▶ [TASK INPUTS]:
====

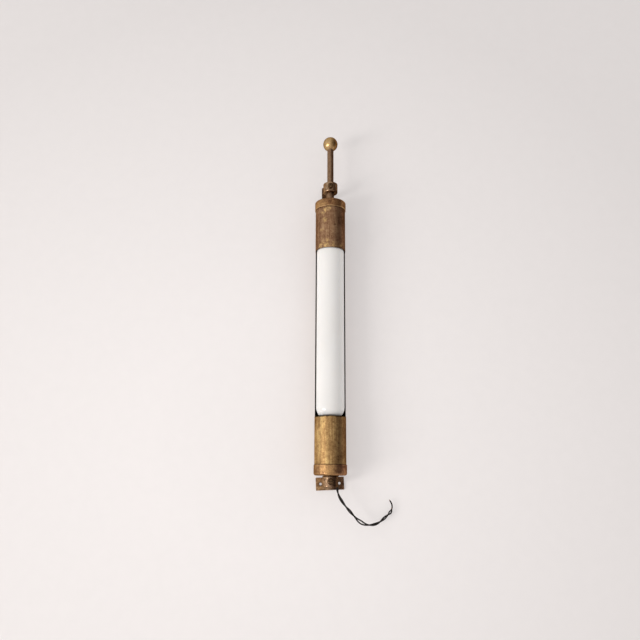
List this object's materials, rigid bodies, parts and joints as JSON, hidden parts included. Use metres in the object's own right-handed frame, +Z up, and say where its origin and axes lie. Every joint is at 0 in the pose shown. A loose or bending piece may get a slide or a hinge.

====

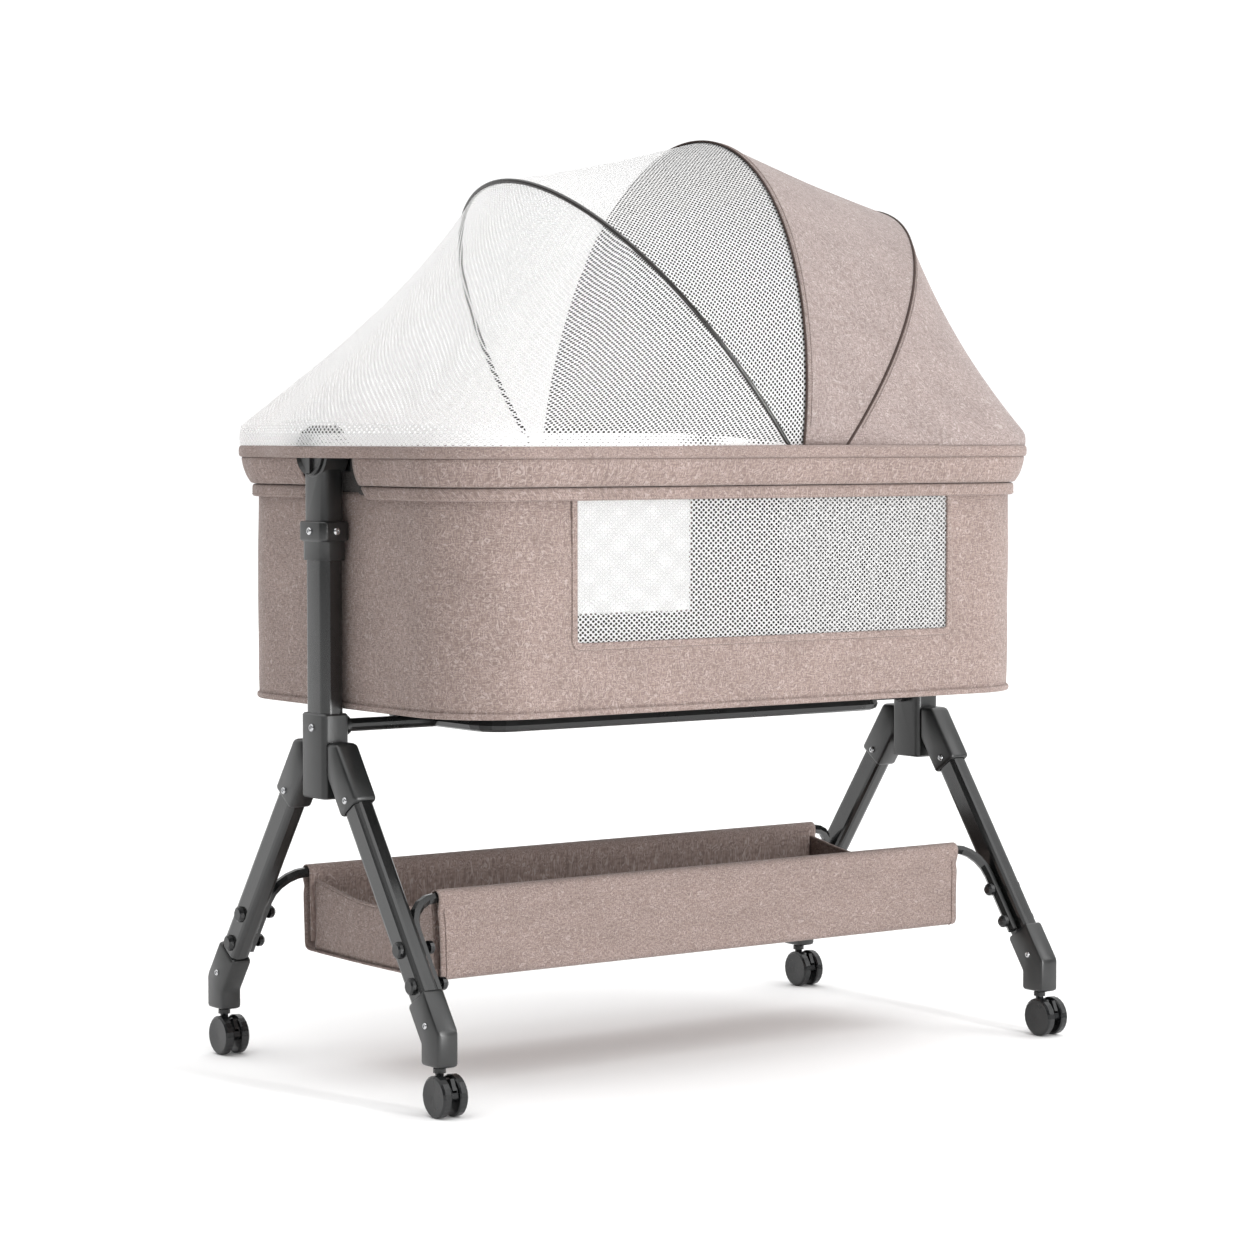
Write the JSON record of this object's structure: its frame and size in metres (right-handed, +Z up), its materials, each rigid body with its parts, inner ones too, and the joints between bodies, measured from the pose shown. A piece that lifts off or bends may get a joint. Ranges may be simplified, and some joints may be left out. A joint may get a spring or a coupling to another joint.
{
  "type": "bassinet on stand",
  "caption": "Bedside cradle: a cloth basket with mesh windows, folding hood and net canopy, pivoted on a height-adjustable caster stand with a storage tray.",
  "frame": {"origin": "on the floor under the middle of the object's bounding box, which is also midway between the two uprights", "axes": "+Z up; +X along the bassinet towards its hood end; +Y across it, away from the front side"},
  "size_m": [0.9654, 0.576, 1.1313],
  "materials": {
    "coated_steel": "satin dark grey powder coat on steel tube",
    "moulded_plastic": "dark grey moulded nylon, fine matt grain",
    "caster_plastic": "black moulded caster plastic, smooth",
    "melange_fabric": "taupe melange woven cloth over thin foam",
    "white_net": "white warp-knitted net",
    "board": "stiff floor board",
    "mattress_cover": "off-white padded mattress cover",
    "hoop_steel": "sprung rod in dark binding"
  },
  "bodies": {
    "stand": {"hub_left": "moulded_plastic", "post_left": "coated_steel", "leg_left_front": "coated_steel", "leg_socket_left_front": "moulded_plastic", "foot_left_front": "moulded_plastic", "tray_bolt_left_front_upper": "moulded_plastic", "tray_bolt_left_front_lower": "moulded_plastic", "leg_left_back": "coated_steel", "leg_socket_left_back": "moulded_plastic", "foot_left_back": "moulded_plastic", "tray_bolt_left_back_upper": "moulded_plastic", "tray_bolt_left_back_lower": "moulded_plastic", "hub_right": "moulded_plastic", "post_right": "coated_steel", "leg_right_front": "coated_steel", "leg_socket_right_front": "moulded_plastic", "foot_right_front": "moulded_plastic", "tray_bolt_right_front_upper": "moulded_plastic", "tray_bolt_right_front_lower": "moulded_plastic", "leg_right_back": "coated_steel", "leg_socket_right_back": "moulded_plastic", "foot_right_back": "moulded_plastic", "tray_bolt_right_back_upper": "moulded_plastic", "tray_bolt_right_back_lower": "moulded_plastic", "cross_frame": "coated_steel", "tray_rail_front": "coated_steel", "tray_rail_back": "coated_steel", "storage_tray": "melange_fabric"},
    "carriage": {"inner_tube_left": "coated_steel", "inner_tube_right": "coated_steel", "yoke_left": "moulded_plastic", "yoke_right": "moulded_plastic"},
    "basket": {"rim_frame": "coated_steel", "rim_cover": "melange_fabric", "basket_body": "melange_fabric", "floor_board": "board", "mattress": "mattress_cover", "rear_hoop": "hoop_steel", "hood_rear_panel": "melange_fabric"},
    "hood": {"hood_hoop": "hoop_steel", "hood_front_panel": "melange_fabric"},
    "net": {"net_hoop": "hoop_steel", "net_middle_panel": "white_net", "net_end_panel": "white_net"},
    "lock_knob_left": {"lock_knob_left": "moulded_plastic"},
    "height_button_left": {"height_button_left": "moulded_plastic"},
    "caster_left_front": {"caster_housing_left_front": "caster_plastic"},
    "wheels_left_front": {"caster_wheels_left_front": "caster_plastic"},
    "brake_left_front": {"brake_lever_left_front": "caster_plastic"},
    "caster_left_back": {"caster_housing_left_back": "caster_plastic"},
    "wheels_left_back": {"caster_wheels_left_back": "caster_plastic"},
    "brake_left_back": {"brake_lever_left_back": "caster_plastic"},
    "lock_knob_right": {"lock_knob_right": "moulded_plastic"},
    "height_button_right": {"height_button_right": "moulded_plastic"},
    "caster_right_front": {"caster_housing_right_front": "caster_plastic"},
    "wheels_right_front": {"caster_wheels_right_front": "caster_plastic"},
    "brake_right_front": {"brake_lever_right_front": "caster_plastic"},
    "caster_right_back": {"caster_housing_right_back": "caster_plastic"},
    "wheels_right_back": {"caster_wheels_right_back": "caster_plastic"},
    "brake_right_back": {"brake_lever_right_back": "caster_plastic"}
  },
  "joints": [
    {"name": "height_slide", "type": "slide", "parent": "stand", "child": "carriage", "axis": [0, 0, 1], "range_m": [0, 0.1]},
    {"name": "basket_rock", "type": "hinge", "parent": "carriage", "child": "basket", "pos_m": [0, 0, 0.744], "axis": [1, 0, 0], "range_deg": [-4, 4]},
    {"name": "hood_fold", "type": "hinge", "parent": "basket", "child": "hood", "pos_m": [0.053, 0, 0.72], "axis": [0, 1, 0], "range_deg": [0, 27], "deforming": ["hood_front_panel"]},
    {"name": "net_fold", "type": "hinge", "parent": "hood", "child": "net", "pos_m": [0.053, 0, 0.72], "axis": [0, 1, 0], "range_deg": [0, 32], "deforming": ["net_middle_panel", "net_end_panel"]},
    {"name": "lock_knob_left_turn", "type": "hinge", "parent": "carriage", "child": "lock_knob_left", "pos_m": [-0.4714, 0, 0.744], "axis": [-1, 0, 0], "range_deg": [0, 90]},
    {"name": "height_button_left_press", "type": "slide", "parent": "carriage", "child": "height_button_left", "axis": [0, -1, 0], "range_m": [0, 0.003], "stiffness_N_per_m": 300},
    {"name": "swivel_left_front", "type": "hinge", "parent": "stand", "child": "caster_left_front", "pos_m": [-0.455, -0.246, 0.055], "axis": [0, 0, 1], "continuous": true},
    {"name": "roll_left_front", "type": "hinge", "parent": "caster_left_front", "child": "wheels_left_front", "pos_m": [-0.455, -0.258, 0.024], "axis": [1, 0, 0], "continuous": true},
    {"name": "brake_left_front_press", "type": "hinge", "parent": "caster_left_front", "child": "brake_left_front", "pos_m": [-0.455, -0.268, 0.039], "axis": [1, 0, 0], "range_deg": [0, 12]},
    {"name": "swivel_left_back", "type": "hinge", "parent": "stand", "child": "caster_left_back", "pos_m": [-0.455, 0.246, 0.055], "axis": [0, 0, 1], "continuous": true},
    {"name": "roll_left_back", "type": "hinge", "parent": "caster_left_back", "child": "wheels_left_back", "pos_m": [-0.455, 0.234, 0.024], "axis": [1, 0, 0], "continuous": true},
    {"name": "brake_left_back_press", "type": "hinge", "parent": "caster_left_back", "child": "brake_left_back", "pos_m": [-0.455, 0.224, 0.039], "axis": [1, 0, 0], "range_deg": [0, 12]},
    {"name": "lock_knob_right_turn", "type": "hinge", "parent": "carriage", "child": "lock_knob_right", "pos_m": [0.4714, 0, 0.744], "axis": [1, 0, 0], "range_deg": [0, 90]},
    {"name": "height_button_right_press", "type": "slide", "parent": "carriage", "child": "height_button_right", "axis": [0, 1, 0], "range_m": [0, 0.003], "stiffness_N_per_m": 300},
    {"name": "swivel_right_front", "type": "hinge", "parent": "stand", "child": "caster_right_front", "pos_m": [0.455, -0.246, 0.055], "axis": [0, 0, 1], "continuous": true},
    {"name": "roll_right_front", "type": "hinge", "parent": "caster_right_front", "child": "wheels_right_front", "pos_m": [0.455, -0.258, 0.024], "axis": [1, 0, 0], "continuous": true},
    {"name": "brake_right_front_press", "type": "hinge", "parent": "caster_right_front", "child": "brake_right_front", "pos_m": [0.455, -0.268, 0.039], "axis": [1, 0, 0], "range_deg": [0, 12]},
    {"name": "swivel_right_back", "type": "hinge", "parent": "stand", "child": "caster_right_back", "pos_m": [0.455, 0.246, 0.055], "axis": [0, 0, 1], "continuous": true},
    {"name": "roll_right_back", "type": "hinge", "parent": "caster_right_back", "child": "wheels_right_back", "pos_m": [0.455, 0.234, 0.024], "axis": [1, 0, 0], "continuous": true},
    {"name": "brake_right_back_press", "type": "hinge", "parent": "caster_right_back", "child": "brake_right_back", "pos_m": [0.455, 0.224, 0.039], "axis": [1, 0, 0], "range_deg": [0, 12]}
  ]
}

====

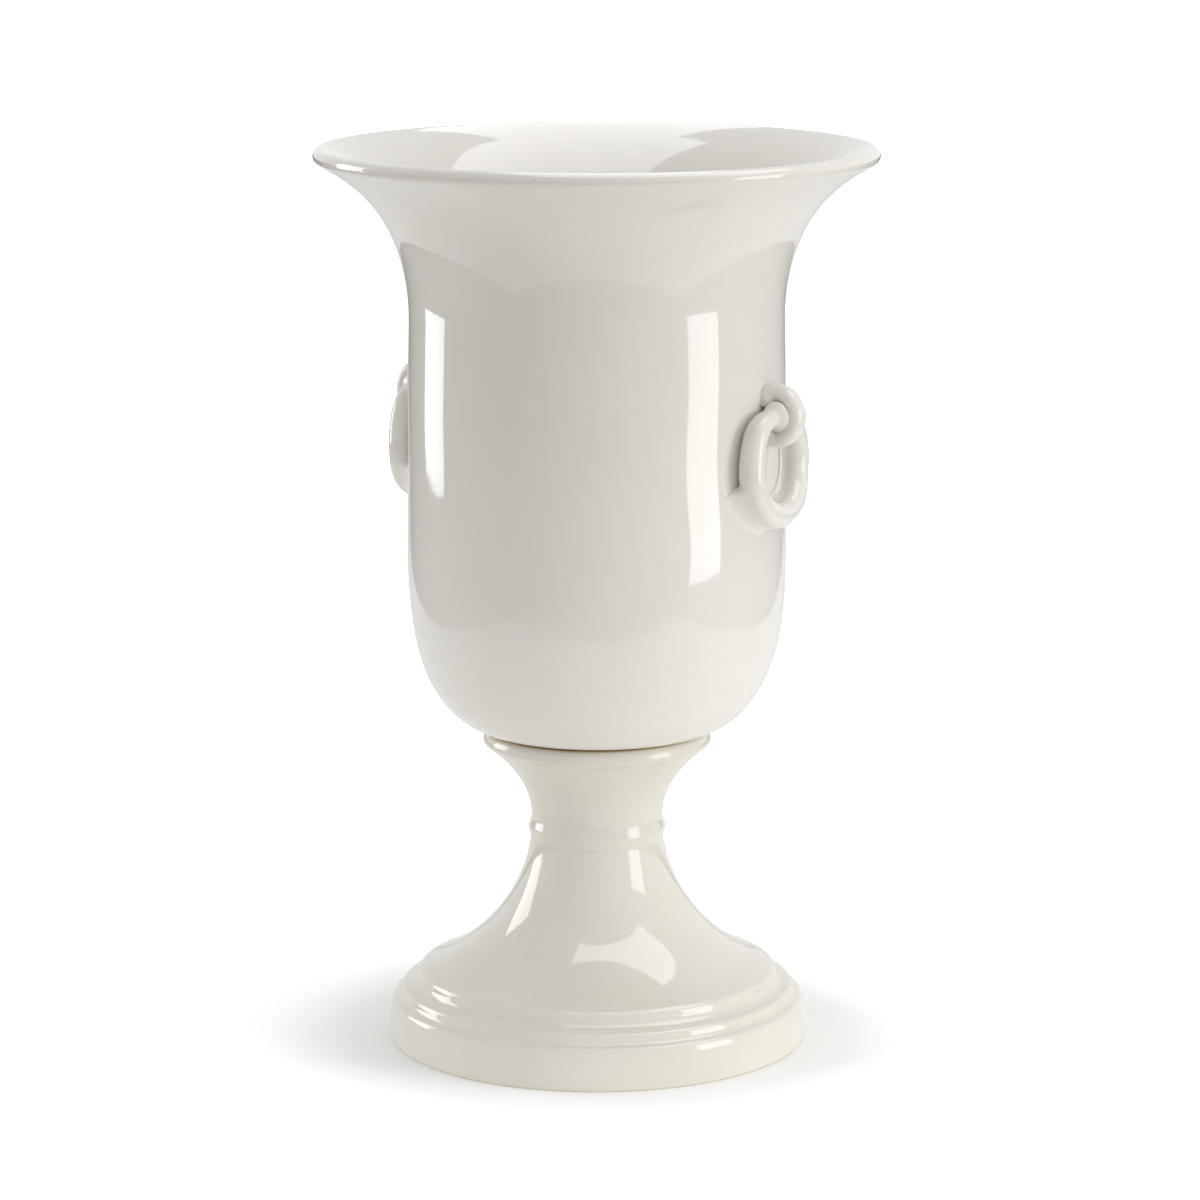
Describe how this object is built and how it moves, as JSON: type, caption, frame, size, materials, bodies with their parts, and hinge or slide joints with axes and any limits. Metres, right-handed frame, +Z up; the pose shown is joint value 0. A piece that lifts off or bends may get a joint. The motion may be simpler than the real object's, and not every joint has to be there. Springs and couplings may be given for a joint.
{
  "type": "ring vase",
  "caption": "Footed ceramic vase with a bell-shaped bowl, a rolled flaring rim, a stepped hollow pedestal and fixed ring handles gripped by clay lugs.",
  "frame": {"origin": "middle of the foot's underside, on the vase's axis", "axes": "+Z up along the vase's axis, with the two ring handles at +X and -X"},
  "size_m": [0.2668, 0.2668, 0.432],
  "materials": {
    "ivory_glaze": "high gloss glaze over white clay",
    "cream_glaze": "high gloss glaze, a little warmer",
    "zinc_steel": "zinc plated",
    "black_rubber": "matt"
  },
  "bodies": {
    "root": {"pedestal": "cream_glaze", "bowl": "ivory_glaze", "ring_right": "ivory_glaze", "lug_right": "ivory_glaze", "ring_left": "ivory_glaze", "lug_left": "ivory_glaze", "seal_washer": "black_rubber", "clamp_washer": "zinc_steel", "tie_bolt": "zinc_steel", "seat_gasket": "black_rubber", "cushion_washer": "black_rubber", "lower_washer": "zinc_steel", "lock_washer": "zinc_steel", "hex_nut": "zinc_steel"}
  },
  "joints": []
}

====

▶ [YOUR INSTRUCTIONS]: Show every line from the entries above in which "lifts" appears.

▶ [COMPLETED TASK]:
Write the JSON record of this object's structure: its frame and size in metres (right-handed, +Z up), its materials, each rigid body with its parts, inner ones too, and the joints between bodies, measured from the pose shown. A piece that lifts off or bends may get a joint. Ranges may be simplified, and some joints may be left out. A joint may get a spring or a coupling to another joint.
Describe how this object is built and how it moves, as JSON: type, caption, frame, size, materials, bodies with their parts, and hinge or slide joints with axes and any limits. Metres, right-handed frame, +Z up; the pose shown is joint value 0. A piece that lifts off or bends may get a joint. The motion may be simpler than the real object's, and not every joint has to be there. Springs and couplings may be given for a joint.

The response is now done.